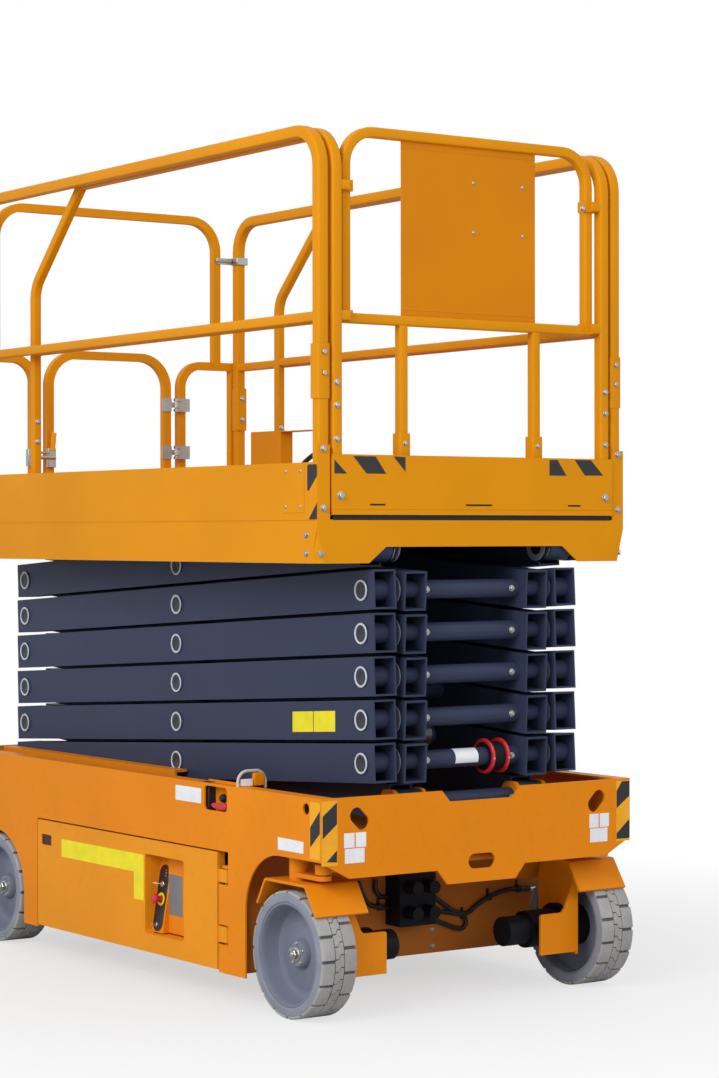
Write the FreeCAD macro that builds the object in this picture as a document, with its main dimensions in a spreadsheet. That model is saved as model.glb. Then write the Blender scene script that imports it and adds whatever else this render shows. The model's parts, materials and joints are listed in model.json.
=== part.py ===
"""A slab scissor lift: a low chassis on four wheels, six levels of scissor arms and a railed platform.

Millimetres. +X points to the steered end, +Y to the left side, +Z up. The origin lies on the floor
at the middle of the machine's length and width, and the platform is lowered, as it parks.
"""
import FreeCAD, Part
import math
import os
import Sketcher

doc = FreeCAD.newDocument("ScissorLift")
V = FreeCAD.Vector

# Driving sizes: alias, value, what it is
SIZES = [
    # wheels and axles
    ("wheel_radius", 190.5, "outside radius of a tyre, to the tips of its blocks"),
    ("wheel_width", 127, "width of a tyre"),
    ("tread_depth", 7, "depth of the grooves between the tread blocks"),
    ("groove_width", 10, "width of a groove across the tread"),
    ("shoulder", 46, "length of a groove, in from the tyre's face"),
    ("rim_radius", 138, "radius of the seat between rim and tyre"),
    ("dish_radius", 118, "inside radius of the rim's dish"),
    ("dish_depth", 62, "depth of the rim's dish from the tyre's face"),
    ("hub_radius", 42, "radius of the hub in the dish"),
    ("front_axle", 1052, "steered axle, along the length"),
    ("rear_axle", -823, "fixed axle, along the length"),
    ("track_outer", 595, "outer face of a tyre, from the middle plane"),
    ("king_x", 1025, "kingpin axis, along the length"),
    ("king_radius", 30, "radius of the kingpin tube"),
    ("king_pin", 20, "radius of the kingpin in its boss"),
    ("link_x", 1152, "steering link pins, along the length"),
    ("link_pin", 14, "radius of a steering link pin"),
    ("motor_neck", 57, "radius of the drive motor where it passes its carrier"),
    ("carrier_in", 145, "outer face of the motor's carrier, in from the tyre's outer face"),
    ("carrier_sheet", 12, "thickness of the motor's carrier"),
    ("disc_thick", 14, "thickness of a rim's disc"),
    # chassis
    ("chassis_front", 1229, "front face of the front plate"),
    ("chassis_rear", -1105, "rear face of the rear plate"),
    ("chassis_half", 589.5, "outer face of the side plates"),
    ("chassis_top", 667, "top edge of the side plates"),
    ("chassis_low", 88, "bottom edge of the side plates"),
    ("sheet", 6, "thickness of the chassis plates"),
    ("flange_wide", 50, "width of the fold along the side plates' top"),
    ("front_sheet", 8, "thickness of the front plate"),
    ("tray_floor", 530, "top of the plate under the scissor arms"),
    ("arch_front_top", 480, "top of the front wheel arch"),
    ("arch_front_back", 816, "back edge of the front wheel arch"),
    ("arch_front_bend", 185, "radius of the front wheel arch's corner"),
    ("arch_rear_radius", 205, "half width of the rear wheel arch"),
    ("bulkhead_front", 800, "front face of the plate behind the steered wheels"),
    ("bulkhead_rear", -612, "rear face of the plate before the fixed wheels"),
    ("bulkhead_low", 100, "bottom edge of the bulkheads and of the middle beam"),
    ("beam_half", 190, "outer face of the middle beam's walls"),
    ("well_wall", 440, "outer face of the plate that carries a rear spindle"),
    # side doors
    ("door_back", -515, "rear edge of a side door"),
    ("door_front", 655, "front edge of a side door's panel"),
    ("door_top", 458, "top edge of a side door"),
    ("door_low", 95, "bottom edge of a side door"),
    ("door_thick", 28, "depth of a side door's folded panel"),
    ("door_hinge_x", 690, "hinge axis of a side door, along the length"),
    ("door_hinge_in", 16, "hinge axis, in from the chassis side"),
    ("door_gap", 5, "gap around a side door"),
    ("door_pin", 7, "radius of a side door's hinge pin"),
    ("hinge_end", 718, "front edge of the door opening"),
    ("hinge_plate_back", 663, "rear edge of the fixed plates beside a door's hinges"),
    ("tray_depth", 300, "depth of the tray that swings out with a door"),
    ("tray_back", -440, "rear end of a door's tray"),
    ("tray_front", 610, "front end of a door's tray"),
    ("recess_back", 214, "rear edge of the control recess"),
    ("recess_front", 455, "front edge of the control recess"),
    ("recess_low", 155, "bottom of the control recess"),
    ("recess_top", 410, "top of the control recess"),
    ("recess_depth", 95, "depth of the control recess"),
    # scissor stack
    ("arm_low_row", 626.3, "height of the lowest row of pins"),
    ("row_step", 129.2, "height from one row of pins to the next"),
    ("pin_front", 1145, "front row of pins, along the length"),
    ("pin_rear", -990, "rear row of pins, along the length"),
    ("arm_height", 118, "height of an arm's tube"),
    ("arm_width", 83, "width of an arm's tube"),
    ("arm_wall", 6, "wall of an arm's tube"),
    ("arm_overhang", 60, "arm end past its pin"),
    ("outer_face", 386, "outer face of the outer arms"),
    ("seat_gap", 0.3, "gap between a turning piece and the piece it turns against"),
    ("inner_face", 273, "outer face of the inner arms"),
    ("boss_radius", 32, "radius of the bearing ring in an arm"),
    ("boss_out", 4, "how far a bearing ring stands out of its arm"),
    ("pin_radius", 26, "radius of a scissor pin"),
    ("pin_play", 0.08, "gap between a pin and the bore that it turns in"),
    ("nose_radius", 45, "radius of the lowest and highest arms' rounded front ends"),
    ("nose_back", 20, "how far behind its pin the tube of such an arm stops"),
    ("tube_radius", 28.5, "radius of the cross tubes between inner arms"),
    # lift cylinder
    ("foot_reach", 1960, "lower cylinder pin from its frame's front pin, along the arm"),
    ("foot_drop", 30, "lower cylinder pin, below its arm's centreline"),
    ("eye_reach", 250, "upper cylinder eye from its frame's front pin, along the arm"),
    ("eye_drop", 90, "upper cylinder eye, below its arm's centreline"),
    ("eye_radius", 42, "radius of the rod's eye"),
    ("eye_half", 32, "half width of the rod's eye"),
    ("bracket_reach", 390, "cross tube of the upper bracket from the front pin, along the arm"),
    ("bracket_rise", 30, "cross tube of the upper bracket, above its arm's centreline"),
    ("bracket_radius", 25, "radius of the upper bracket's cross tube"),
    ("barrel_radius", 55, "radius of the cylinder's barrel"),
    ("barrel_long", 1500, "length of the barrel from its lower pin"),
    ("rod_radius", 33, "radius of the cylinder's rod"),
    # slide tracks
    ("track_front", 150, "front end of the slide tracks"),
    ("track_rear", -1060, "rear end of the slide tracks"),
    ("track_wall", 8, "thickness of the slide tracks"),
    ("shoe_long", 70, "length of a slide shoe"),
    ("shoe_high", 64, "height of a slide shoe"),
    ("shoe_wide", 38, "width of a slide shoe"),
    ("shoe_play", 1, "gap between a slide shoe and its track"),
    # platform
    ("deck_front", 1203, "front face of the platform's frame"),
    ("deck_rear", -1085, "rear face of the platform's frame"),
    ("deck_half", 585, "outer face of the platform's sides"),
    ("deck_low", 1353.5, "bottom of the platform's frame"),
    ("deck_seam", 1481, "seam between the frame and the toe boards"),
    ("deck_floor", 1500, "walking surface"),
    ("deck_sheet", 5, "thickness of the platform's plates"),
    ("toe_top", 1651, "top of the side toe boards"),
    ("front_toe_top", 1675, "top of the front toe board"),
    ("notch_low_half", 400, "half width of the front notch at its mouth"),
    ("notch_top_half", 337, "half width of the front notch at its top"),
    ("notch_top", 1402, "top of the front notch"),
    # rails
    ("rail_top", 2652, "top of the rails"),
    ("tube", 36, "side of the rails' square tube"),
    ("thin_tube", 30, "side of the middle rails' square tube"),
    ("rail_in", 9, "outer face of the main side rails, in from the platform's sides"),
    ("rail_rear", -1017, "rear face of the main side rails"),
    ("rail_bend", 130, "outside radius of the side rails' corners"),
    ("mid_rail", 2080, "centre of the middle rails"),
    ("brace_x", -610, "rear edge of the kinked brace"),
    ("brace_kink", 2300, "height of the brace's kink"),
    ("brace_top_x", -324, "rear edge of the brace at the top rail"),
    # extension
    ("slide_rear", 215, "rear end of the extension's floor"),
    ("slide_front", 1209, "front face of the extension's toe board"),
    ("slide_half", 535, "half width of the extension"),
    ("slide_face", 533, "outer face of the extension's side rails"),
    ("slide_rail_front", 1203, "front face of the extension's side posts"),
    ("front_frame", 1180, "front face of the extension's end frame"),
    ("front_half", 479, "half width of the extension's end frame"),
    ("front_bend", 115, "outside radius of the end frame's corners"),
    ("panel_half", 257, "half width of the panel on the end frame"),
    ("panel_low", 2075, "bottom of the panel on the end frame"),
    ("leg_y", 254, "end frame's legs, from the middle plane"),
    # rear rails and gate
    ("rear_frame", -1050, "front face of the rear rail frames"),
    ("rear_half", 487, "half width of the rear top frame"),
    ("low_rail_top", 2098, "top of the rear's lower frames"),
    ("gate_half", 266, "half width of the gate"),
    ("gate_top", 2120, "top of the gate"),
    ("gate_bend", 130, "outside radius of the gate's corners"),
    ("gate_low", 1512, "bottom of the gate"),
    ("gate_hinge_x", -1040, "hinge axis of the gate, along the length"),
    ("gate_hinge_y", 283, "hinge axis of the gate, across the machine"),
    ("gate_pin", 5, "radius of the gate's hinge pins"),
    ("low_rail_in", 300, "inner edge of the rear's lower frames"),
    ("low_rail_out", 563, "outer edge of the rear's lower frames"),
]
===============
Write out, unaltered, the lines from the opening of the listing through the line that includes "V = FreeCAD.Vector".

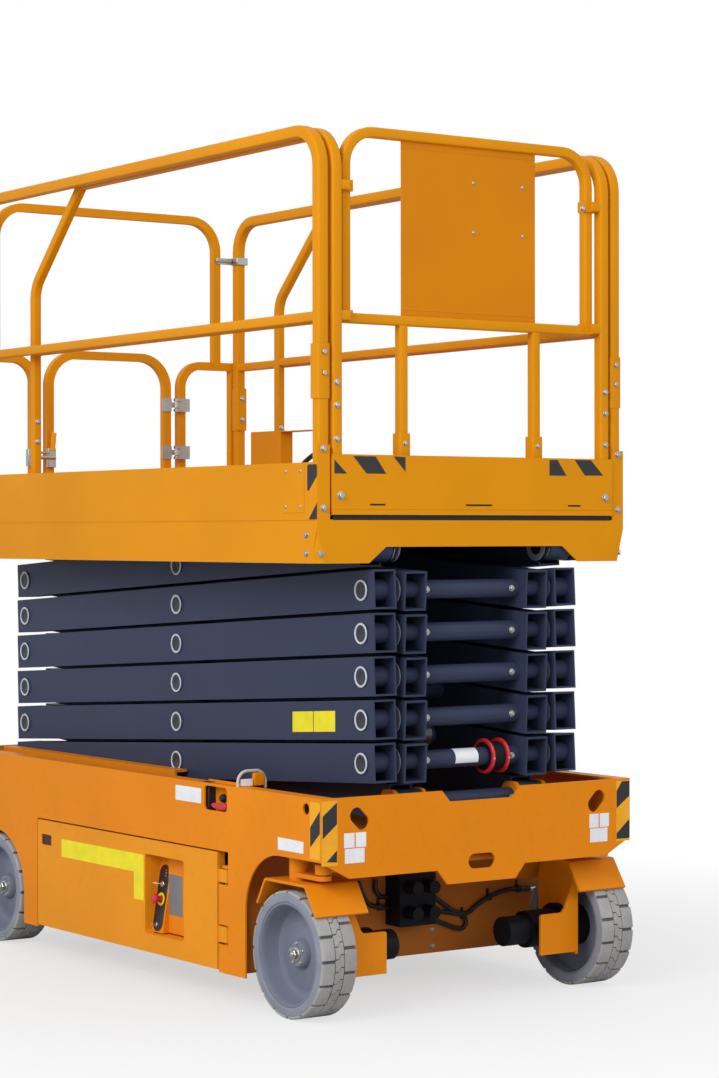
Write the FreeCAD macro that builds the object in this picture as a document, with its main dimensions in a spreadsheet. That model is saved as model.glb. Then write the Blender scene script that imports it and adds whatever else this render shows. The model's parts, materials and joints are listed in model.json.
=== part.py ===
"""A slab scissor lift: a low chassis on four wheels, six levels of scissor arms and a railed platform.

Millimetres. +X points to the steered end, +Y to the left side, +Z up. The origin lies on the floor
at the middle of the machine's length and width, and the platform is lowered, as it parks.
"""
import FreeCAD, Part
import math
import os
import Sketcher

doc = FreeCAD.newDocument("ScissorLift")
V = FreeCAD.Vector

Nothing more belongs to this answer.